In May, at the annual meeting of the Society for Freshwater Science in Jacksonville, Fla., Hoellein reported some preliminary results: The biofilms growing on aluminum and glass appeared to release less oxygen than those growing on natural materials. Though it’s too early to know for sure, the finding could mean that living on a piece of trash alters the combination of species in a biofilm.
This summer, Hoellein and Loyola microbiologist John Kelly canoed along the North Branch and the North Shore Channel to measure water quality and take sand and sediment samples. They would ultimately like to compare the impact on water quality of biofilms growing on trash and those growing in sand and sediment.
Hoellein and Kelly hope to use DNA harvested from different biofilms to determine definitively which species are present on various growing surfaces.

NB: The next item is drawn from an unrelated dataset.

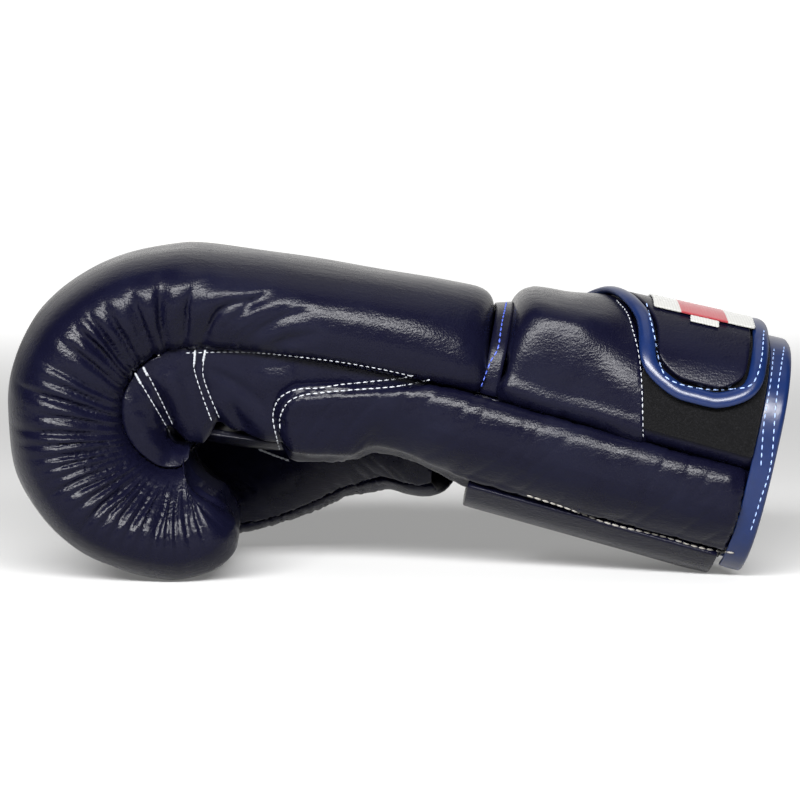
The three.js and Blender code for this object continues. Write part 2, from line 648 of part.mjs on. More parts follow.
// angle is 0 facing away from the fist, 90 on top, 180 against the fist.
function thumbPoint(u, angle, wall) {
  const t = lerp(wall / THUMB_REACH, 1 - wall / THUMB_REACH, u);
  const tip = clamp((u - THUMB_DOME) / (1 - THUMB_DOME), 0, 1);
  const root = ROOT_DRAW * clamp(1 - u / ROOT_ROLL, 0, 1);
  const dome = Math.sqrt(1 - Math.max(tip, root) ** 2);
  const radii = thumbRadii.getPoint(t);
  const along = thumbAxis.getTangent(t);
  const out = new THREE.Vector3(0, 1, 0).addScaledVector(along, -along.y).normalize();
  const up = new THREE.Vector3().crossVectors(out, along).normalize();
  if (up.z < 0) up.negate();
  const high = Math.max((radii.x - wall) * dome, TIP_HOLE);
  const thick = Math.max((radii.y - wall) * dome, TIP_HOLE);
  return thumbAxis
    .getPoint(t)
    .addScaledVector(up, high * Math.sin(angle))
    .addScaledVector(out, thick * Math.cos(angle));
}
const THUMB_FACE = 124; // degrees from the outside to the seam of the flat inner face
const THUMB_SEAM_GAP = 0.5; // half the gap of that seam, in degrees
const THUMB_STEPS = [
  0, 0.02, 0.06, 0.16, 0.25, 0.34, 0.43, 0.52, 0.61, 0.7, 0.78, 0.85, 0.91, 0.955, 0.985, 1,
];
const THUMB_OUTER_COLUMNS = 14;
const THUMB_INNER_COLUMNS = 6;
const THUMB_HOLLOW_SIDES = 20;
function thumbShell(from, to, columns) {
  const angles = evenSteps(columns).map((v) => lerp(from, to, v));
  const start = angles[0];
  const span = angles.at(-1) - start;
  return wallBetween(
    THUMB_STEPS,
    angles.map((a) => (a - start) / span),
    (u, v) => thumbPoint(u, rad(start + v * span), 0),
    (u, v) => thumbPoint(u, rad(start + v * span), THUMB_WALL),
  );
}
function thumbHollow() {
  const ring = evenSteps(THUMB_HOLLOW_SIDES).slice(0, -1);
  return bodyOfRings(THUMB_STEPS.map((u) => ring.map((v) => thumbPoint(u, v * Math.PI * 2, THUMB_WALL))));
}
// The whole outside of the hand as one body, to trim what is sewn onto it.
function handBody() {
  const stations = stationSteps(WRIST - TRIM_PAST_WRIST, FINGER_END);
  const under = [...SIDE_COLUMNS, ...PALM_COLUMNS, ...SIDE_COLUMNS.map((a) => HALF_TURN - a).reverse()];
  return bodyOfRings(
    stations.map((station) => {
      const section = sectionAt(station);
      const hem = section.room + WALL + HEM + GAP;
      return [
        ...crownColumns.map((v) => crownPoint(section, v, hem, 0, TRIM_ROOM)),
        ...under.map((a) => layer(section, rad(HALF_TURN + a), WALL + TRIM_ROOM, -GAP)),
      ];
    }),
  );
}

// The rounded end of the padding, which lies past the last whole section of the hand.
function tipBody() {
  const stations = stationSteps(FINGER_END, END_STATION);
  return bodyOfRings(
    stations.map((station) => {
      const section = sectionAt(station);
      const hem = section.room + WALL + HEM + GAP;
      return crownColumns.map((v) => crownPoint(section, v, hem, 0, TRIM_ROOM));
    }),
  );
}

// Strap. Its edges are given as distances from the cuff's end: start is a share of BINDING_WIDTH beyond the
// binding and width a share of STRAP_WIDTH, each at a turn round the wrist.
const STRAP_ROWS = [
  { turn: STRAP_START_TURN, start: 0.3, width: 1.0 },
  { turn: -60, start: 0.3, width: 0.98 },
  { turn: 0, start: 0.25, width: 0.87 },
  { turn: 45, start: 0.2, width: 0.75 },
  { turn: 90, start: 0.15, width: 0.64 },
  { turn: 125, start: 0.15, width: 0.52 },
  { turn: STRAP_END_TURN, start: 0.3, width: 0.47 },
];
function strapRow(turn) {
  const i = clamp(STRAP_ROWS.findIndex((row) => row.turn > turn) - 1, 0, STRAP_ROWS.length - 2);
  const last = turn >= STRAP_END_TURN;
  const a = STRAP_ROWS[last ? STRAP_ROWS.length - 2 : i];
  const b = STRAP_ROWS[last ? STRAP_ROWS.length - 1 : i + 1];
  const t = clamp((turn - a.turn) / (b.turn - a.turn), 0, 1);
  const near = CUFF_EDGE + BINDING_WIDTH + lerp(a.start, b.start, t) * BINDING_WIDTH;
  return [near, near + lerp(a.width, b.width, t) * STRAP_WIDTH];
}
// Both edges of the strap, drawn in by a margin and rounded towards its free end.
const TURN_LENGTH = ((CUFF_WIDTH + CUFF_HEIGHT) / 2) * rad(0.5); // round the wrist, for each degree
function strapEdges(turn, margin) {
  const [near, far] = strapRow(turn);
  const left = (STRAP_END_TURN - turn) * TURN_LENGTH - margin;
  const corner = rollOff(Math.max(left, 0), STRAP_CORNER - margin) + margin;
  return [near + corner, far - corner];
}
const WRAP_STEPS = [
  -114, -106, -98, -90, -78, -66, -53, -46, -38, -24, -11, 0, STRAIGHT, 22, 32, 42, 54, 66, 78, 90, 102, 114,
  124, 133, 141, 147, 153, 158.5,
];
const PATCH_COLUMNS = 4;
function patchOnCuff(turns, edges, bottom, thickness) {
  const start = turns[0];
  const span = turns.at(-1) - start;
  const face = (raise) => (v, u) => {
    const turn = start + u * span;
    const [near, far] = edges(turn);
    return wrapPoint(sectionAt(lerp(near, far, v)), turn, bottom(turn) + raise);
  };
  const columns = turns.map((turn) => (turn - start) / span);
  return wallBetween(evenSteps(PATCH_COLUMNS), columns, face(thickness), face(0));
}
const PIPING_START_TURN = 30;
const NOTCH_TURN = PIPING_START_TURN - 3; // from here on the leather leaves room for the piping
const NOTCH_SLOPE = 0.3; // degrees over which it narrows
const LEAST_TURN = 1; // shorter steps at the end of a patch would make slivers
function strapBody(margin) {
  const end = STRAP_END_TURN - margin / TURN_LENGTH;
  const inner = [...WRAP_STEPS, NOTCH_TURN, NOTCH_TURN + NOTCH_SLOPE].sort((a, b) => a - b);
  const turns = [STRAP_START_TURN, ...inner.filter((turn) => turn < end - LEAST_TURN), end];
  const edges = (turn) => (turn > NOTCH_TURN ? strapEdges(turn, margin) : strapRow(turn));
  return patchOnCuff(turns, edges, strapLift, STRAP_THICKNESS);
}

// A rounded bead that follows a line on the cuff.
function bead(line, width, thickness, sides) {
  const points = line.map(([station, turn, lift]) => wrapPoint(sectionAt(station), turn, lift));
  const rings = line.map(([station, turn, lift], i) => {
    const ahead = points[Math.min(i + 1, points.length - 1)].clone();
    const along = ahead.sub(points[Math.max(i - 1, 0)]).normalize();
    const above = wrapPoint(sectionAt(station), turn, lift + 1).sub(points[i]);
    const normal = above.addScaledVector(along, -above.dot(along)).normalize();
    const side = new THREE.Vector3().crossVectors(along, normal);
    return evenSteps(sides)
      .slice(0, -1)
      .map((v) => {
        const a = v * Math.PI * 2;
        return points[i]
          .clone()
          .addScaledVector(side, (width / 2) * Math.cos(a))
          .addScaledVector(normal, (thickness / 2) * Math.sin(a));
      });
  });
  return bodyOfRings(rings);
}
const PIPING_SIDES = 8;
const END_COLUMNS = 4;
function strapPiping() {
  const half = PIPING_WIDTH / 2;
  const end = STRAP_END_TURN - half / TURN_LENGTH;
  const between = WRAP_STEPS.filter((turn) => turn > PIPING_START_TURN && turn < end - LEAST_TURN);
  const turns = [PIPING_START_TURN, ...between, end];
  const lift = (turn) => strapLift(turn) + PIPING_THICKNESS / 2;
  const near = turns.map((turn) => [strapEdges(turn, half)[0], turn, lift(turn)]);
  const far = turns.map((turn) => [strapEdges(turn, half)[1], turn, lift(turn)]).reverse();
  const [a, b] = strapEdges(end, half);
  const inside = evenSteps(END_COLUMNS).slice(1, -1);
  const across = inside.map((v) => [lerp(a, b, v), end, lift(end)]);
  return bead([...near, ...across, ...far], PIPING_WIDTH, PIPING_THICKNESS, PIPING_SIDES);
}

const TAPE_STEPS = [TAPE_START_TURN, 102, 114, 124, 133, 141, 150, 159, 168, TAPE_END_TURN];
function loopTape() {
  const near = CUFF_EDGE + BINDING_WIDTH + GAP;
  return patchOnCuff(TAPE_STEPS, () => [near, near + TAPE_LENGTH], () => GAP, TAPE_THICKNESS);
}
const LABEL_START_TURN = 58;
const LABEL_END_TURN = 114;
const LABEL_STEPS = [LABEL_START_TURN, 66, 78, 90, 102, LABEL_END_TURN];
const labelLift = (turn) => strapLift(turn) + STRAP_THICKNESS + GAP;
function labelEdges() {
  const [near, far] = strapRow(LABEL_END_TURN);
  const middle = (near + far) / 2 - LABEL_OFFSET;
  return [middle - LABEL_LENGTH / 2, middle + LABEL_LENGTH / 2];
}
function strapLabel() {
  return patchOnCuff(LABEL_STEPS, labelEdges, labelLift, LABEL_THICKNESS);
}
const TAG_START_TURN = LABEL_END_TURN + (2 * GAP) / TURN_LENGTH;
const TAG_STEPS = [TAG_START_TURN, TAG_START_TURN + TAG_LENGTH / TURN_LENGTH];
function sizeTag() {
  const [near, far] = labelEdges();
  const middle = (near + far) / 2;
  const edges = () => [middle - TAG_WIDTH / 2, middle + TAG_WIDTH / 2];
  return patchOnCuff(TAG_STEPS, edges, labelLift, TAG_THICKNESS);
}

// Binding folded over the cuff's edge: a lip outside, the edge itself and a short lip inside.
const BINDING_TURNS = [-68, -62, -53, -44, -34, -22, -10, 0, STRAIGHT, 22, 32, 42, 54, 66, 78, 90];
const LIP_SHARE = 0.25; // of the way across the profile, for each of the two lips
function cuffBinding() {
  const turns = [...BINDING_TURNS, ...BINDING_TURNS.slice(0, -1).map(mirrored).reverse()];
  const start = turns[0];
  const span = turns.at(-1) - start;
  const lip = CUFF_EDGE + BINDING_WIDTH - GAP;
  // Along the profile: the outer lip, the edge at half way, the inner lip.
  const profile = (inset) => (u, v) => {
    const turn = start + v * span;
    const inLip = Math.max(Math.abs(u - 0.5) - (0.5 - LIP_SHARE), 0) / LIP_SHARE;
    const station = lerp(inset, lip, inLip);
    const section = sectionAt(station);
    if (u < 0.5) return wrapPoint(section, turn, -inset);
    return layer(section, rad(turn), inset - LIP_ROOM - BINDING_THICKNESS);
  };
  const columns = turns.map((turn) => (turn - start) / span);
  const rows = [0, LIP_SHARE, 1 - LIP_SHARE, 1];
  return wallBetween(rows, columns, profile(0), profile(BINDING_THICKNESS));
}

// What lies below the standing height is cut away flat.
const FLOOR_LENGTH = 10 * FIST_RADIUS;
const FLOOR_WIDTH = 3 * FIST_WIDTH;
const floorTool = new THREE.BoxGeometry(FLOOR_LENGTH, FLOOR_WIDTH, STANDING_HEIGHT);
floorTool.translate(0, 0, -1.5 * STANDING_HEIGHT);
const hand = [handBody(), tipBody()];
const outerFrom = -THUMB_FACE + THUMB_SEAM_GAP;
const innerFrom = THUMB_FACE + THUMB_SEAM_GAP;
const thumbBack = thumbShell(outerFrom, -outerFrom, THUMB_OUTER_COLUMNS);
const thumbFace = thumbShell(innerFrom, FULL_TURN - innerFrom, THUMB_INNER_COLUMNS);
addPiece("back_padding", cutBy(backPadding(), floorTool), leather);
addPiece("thumb_side", cutBy(sidePanel(thumbTurn), thumbHollow()), leather);
addPiece("little_finger_side", sidePanel(littleTurn), leather);
addPiece("palm_panel", cutBy(palmPanel(), thumbHollow()), leather);
addPiece("palm_tongue", palmTongue(), leather);
addPiece("wrist_seam_strip", wristSeamStrip(), leather);
addPiece("cuff_back", cuffBack(), leather);
addPiece("wrist_pad_little", wristPad(CUFF_EDGE, PAD_END, littleTurn, true), leather);
addPiece("wrist_pad_thumb", wristPad(CUFF_EDGE, WRIST - THUMB_PAD_ROOM, thumbTurn, false), leather);
addPiece("thumb_outer", cutBy(thumbBack, ...hand), leather);
addPiece("thumb_inner", cutBy(thumbFace, ...hand), leather);
addPiece("loop_tape", loopTape(), loopPile);
addPiece("strap", cutBy(strapBody(PIPING_WIDTH + PIPING_ROOM), floorTool), leather);
addPiece("strap_binding", strapPiping(), binding);
addPiece("strap_label", strapLabel(), cloth);
addPiece("size_tag", sizeTag(), cloth);
addPiece("cuff_binding", cuffBinding(), binding);

// The origin is under the middle of the glove, on the surface it stands on.
const extent = new THREE.Box3().setFromObject(glove);
const middle = extent.getCenter(new THREE.Vector3());
for (const mesh of glove.children) mesh.geometry.translate(-middle.x, -middle.y, -extent.min.z);

export default glove;
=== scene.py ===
# %% [markdown]
# # A boxing glove, piece by piece
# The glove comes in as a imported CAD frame: plain closed solids of the right size, each under its own name.
# Everything here gives those solids the look of the real thing: glossy navy leather drawn into gathers over
# foam, thread, vinyl binding, loop tape and woven labels. All lengths are metres, in the frame's own axes:
# +X runs to the cuff, -Y is the little-finger side that the camera sees, +Z is up.

import math

import bmesh
import bpy
import numpy as np
from mathutils import Matrix, Vector, noise
from mathutils.bvhtree import BVHTree


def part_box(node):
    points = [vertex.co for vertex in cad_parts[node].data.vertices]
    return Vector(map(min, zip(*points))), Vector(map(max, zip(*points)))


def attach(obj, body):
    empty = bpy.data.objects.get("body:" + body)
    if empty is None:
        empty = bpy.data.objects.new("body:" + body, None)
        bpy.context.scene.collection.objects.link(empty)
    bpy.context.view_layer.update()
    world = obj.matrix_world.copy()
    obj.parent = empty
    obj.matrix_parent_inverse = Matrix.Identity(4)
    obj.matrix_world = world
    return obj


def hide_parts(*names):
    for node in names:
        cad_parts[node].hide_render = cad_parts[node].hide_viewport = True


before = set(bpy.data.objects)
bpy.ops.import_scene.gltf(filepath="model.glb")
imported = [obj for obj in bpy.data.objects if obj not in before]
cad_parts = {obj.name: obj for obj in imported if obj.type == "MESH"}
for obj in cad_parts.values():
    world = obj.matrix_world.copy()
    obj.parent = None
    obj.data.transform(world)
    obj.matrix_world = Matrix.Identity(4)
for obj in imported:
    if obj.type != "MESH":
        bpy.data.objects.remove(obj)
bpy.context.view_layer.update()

# %% [markdown]
# ## Camera
# The photograph looks level at the little-finger side from a little over a metre, so the edges hardly
# converge. A long lens far away gives that flatness. The camera is made first, because the folds and the
# thread are placed by where they show in the picture: every point of the glove knows its place there, and a
# ray through a picture point finds the leather.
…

“I’m interested in the effects of urbanization on aquatic ecosystems. Chicago is a great place to study this stuff because it’s a big city and we have a lot of fresh water between Lake Michigan and the river,” Kelly said.
Hoellein plans to take more collecting trips this fall. He will also combine the information about the types of trash the team found in specific areas of the river and about the biofilm species that live on the different garbage surfaces.
“We have a duty to understand how we’re affecting the ecosystem,” Hoellein said, so “we’ll be in a better position to know what management actions to take.”